* [TASK REQUIREMENTS] Count how many lines hold the string "objects". Answer with that number and nothing more.

* [DATASET EXTRACT]
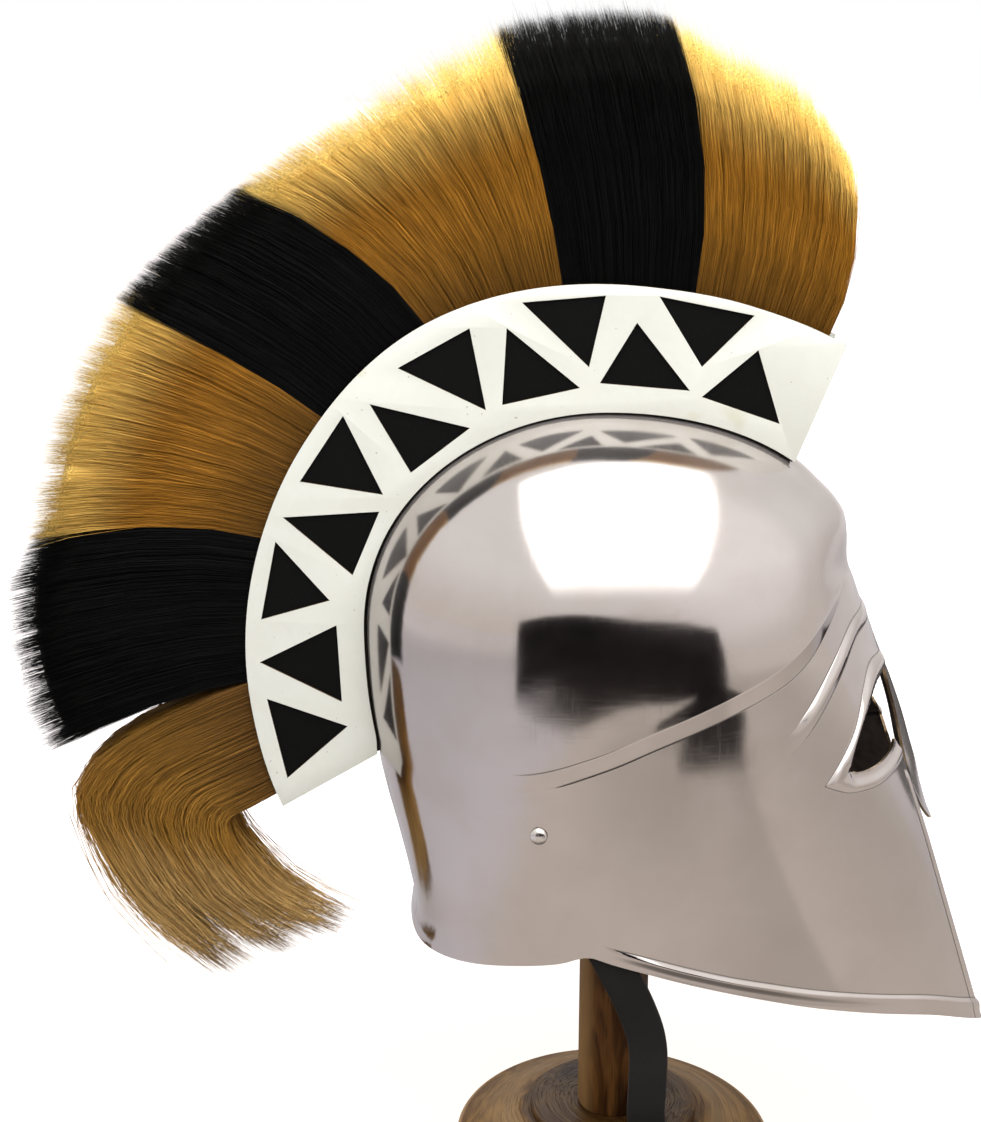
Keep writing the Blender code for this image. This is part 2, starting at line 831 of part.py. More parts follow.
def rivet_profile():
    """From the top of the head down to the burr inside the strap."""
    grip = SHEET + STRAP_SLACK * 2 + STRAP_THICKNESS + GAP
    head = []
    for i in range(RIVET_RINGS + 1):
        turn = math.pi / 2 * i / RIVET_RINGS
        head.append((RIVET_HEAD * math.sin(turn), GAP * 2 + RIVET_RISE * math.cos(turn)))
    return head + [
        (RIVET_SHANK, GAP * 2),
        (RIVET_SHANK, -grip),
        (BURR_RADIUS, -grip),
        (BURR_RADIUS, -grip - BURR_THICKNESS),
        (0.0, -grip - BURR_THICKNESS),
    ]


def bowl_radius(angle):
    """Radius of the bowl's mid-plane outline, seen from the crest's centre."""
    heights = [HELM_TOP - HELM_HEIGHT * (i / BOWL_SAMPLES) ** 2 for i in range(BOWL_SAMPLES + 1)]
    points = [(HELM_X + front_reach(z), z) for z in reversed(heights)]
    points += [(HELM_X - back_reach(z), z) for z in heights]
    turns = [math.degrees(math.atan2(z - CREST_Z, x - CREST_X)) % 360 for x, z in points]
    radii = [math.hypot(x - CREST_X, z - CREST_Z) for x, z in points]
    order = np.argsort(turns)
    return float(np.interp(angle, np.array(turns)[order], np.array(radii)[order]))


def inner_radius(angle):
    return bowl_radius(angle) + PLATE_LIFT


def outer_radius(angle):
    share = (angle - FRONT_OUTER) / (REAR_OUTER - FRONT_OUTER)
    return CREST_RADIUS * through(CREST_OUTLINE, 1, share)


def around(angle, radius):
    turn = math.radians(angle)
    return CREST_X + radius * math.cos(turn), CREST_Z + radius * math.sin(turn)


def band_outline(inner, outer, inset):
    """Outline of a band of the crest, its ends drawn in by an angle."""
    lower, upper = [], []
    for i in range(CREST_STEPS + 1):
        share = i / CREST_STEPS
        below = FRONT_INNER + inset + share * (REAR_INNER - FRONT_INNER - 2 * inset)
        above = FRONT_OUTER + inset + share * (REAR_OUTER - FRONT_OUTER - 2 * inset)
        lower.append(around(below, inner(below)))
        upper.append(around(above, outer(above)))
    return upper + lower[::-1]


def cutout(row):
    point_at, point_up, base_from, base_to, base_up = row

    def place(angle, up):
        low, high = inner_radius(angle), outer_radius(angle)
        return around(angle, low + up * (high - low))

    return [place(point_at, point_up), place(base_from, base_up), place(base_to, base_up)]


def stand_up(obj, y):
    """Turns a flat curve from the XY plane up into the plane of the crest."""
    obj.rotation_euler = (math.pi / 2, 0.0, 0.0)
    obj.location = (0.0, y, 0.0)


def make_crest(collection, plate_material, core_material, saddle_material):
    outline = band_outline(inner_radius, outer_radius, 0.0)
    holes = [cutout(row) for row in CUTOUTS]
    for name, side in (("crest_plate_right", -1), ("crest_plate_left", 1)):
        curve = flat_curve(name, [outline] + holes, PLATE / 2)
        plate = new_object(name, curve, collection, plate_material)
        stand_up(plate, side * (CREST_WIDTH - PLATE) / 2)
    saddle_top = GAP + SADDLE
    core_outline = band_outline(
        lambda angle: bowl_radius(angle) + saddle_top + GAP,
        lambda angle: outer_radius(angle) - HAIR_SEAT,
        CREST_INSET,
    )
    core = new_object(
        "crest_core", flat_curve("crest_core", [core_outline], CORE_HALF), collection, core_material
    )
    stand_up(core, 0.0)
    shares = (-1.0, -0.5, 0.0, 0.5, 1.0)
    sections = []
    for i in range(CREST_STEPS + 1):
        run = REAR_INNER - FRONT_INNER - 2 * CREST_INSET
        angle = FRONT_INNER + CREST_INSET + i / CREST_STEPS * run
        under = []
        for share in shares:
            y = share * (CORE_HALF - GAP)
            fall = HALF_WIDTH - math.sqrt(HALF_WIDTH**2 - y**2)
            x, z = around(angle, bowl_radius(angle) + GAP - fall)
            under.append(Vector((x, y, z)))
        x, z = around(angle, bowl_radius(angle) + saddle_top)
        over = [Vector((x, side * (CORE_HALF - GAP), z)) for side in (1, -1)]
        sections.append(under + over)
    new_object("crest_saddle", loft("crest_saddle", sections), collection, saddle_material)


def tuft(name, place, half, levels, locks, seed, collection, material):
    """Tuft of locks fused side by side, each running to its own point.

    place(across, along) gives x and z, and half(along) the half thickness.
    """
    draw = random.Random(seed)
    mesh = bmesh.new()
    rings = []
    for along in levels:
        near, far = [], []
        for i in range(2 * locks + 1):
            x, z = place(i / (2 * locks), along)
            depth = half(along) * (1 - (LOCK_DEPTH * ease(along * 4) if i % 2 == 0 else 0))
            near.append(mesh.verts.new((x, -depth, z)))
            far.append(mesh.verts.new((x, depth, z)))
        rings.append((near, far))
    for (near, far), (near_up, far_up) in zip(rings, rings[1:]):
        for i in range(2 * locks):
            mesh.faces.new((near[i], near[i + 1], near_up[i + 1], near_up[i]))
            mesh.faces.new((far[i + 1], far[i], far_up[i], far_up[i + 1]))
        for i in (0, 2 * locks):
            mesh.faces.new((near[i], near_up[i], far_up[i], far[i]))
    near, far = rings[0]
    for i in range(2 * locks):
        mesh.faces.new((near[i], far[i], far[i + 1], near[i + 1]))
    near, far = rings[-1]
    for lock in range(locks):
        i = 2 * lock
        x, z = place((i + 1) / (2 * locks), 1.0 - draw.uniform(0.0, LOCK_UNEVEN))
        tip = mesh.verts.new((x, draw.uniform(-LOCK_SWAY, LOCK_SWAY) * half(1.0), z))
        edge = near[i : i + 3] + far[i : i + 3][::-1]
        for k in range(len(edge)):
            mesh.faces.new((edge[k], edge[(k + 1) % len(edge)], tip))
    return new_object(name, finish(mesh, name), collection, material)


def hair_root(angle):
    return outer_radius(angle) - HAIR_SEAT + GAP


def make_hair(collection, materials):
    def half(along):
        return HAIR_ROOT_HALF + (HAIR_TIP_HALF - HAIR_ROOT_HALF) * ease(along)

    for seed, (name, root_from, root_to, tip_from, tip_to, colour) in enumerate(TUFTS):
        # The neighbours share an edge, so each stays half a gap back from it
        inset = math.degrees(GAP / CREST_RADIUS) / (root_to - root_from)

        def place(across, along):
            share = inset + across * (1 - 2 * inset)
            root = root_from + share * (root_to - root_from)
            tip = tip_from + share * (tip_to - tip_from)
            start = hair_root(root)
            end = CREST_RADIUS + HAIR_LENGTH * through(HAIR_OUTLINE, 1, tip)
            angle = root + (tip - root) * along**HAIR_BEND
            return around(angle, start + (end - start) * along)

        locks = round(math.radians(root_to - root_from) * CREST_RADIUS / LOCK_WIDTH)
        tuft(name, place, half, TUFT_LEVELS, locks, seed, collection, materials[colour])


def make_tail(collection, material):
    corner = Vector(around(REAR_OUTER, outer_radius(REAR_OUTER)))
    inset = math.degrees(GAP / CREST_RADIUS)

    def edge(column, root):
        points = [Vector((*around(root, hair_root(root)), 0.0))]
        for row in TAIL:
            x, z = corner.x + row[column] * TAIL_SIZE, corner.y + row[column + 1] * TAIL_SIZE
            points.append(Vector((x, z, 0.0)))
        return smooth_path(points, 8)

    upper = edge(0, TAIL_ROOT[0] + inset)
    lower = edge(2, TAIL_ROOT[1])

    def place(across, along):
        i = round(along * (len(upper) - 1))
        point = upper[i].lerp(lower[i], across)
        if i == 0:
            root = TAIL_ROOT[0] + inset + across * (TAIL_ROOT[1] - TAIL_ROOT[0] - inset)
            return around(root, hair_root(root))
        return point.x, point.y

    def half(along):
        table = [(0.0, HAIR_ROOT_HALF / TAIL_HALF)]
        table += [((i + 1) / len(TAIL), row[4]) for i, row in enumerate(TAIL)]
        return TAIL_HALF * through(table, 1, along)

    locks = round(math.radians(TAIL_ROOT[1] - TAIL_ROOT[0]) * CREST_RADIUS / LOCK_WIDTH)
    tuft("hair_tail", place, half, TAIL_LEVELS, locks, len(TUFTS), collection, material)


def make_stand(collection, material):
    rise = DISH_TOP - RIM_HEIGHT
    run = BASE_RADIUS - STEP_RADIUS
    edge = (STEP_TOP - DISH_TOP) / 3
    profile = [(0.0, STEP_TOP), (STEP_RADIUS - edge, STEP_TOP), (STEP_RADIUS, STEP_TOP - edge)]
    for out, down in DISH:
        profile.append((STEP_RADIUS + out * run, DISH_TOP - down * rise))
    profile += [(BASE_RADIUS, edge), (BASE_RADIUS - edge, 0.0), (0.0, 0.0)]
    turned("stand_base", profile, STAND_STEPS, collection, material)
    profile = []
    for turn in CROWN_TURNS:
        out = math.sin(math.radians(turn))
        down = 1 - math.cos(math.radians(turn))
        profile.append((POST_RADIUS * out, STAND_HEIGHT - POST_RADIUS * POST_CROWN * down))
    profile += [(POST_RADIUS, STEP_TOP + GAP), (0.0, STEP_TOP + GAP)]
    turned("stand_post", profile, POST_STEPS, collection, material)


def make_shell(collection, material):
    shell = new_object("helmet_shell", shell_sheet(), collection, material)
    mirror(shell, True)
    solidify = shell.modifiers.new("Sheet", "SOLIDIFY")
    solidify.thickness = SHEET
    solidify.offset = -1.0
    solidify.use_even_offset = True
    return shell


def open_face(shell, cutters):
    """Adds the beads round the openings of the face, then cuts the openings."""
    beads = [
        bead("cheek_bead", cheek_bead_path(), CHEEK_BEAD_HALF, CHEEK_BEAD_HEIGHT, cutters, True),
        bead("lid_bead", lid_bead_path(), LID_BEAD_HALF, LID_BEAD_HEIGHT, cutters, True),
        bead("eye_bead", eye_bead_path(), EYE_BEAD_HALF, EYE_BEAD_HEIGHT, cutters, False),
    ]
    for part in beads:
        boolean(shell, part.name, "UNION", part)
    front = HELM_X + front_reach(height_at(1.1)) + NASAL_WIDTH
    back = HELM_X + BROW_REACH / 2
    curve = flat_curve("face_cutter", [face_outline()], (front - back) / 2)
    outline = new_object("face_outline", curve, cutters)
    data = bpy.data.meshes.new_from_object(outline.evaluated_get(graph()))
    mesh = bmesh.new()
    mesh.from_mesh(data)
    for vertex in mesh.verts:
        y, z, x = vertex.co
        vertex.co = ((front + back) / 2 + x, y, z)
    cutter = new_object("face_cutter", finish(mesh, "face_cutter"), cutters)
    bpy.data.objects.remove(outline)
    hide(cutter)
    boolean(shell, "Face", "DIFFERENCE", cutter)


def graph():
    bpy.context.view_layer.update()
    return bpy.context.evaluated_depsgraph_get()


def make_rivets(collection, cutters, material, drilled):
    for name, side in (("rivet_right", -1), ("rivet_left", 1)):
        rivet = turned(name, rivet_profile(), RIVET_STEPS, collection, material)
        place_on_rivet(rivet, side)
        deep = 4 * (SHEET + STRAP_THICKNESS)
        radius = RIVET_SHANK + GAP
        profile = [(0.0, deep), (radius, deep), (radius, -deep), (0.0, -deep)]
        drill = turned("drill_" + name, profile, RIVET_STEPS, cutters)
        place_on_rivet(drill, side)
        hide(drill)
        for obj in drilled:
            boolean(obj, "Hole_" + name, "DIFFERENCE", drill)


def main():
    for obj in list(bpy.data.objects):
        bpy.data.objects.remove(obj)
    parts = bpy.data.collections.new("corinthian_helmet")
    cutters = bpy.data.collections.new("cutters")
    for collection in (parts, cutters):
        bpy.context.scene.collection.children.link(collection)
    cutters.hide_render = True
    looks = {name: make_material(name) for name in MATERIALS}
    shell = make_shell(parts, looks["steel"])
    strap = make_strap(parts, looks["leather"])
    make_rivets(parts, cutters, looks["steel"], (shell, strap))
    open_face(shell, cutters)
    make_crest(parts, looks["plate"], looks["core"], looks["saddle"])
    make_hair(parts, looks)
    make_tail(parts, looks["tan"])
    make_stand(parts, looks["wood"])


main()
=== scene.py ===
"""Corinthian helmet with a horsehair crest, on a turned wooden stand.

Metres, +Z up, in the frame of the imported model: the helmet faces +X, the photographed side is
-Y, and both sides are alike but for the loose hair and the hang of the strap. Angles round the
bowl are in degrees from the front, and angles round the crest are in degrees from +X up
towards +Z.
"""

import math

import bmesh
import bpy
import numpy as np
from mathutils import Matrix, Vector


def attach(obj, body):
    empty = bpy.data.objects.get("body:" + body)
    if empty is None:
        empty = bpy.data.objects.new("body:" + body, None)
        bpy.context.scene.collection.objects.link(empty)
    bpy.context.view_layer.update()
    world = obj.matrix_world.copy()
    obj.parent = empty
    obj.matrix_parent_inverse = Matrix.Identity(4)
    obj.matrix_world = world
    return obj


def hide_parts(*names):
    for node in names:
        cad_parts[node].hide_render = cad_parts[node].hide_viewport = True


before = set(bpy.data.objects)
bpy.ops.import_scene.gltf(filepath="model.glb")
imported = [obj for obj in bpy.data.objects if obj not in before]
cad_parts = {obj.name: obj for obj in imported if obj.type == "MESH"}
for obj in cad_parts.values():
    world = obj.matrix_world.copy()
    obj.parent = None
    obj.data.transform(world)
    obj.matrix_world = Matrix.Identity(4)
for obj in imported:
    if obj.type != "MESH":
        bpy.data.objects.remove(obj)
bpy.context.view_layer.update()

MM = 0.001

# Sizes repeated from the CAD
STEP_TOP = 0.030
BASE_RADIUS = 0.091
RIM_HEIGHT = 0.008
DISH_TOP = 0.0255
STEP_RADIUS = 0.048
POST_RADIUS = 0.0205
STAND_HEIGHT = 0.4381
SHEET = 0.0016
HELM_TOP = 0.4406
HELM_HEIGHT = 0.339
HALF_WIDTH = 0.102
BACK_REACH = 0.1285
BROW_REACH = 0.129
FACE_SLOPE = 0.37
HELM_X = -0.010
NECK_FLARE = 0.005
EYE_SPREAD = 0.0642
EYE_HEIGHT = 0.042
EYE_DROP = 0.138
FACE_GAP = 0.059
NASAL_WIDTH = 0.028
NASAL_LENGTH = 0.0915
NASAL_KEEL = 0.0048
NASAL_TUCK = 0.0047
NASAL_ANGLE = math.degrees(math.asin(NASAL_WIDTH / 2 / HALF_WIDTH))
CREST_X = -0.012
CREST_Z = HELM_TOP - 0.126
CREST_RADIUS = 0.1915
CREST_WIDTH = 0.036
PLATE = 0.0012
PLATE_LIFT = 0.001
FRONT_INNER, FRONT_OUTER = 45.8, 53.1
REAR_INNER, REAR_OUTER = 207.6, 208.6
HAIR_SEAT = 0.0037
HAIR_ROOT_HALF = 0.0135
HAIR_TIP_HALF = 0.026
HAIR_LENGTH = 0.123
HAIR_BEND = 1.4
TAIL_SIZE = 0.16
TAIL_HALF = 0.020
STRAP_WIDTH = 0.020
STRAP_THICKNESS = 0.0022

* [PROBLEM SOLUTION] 9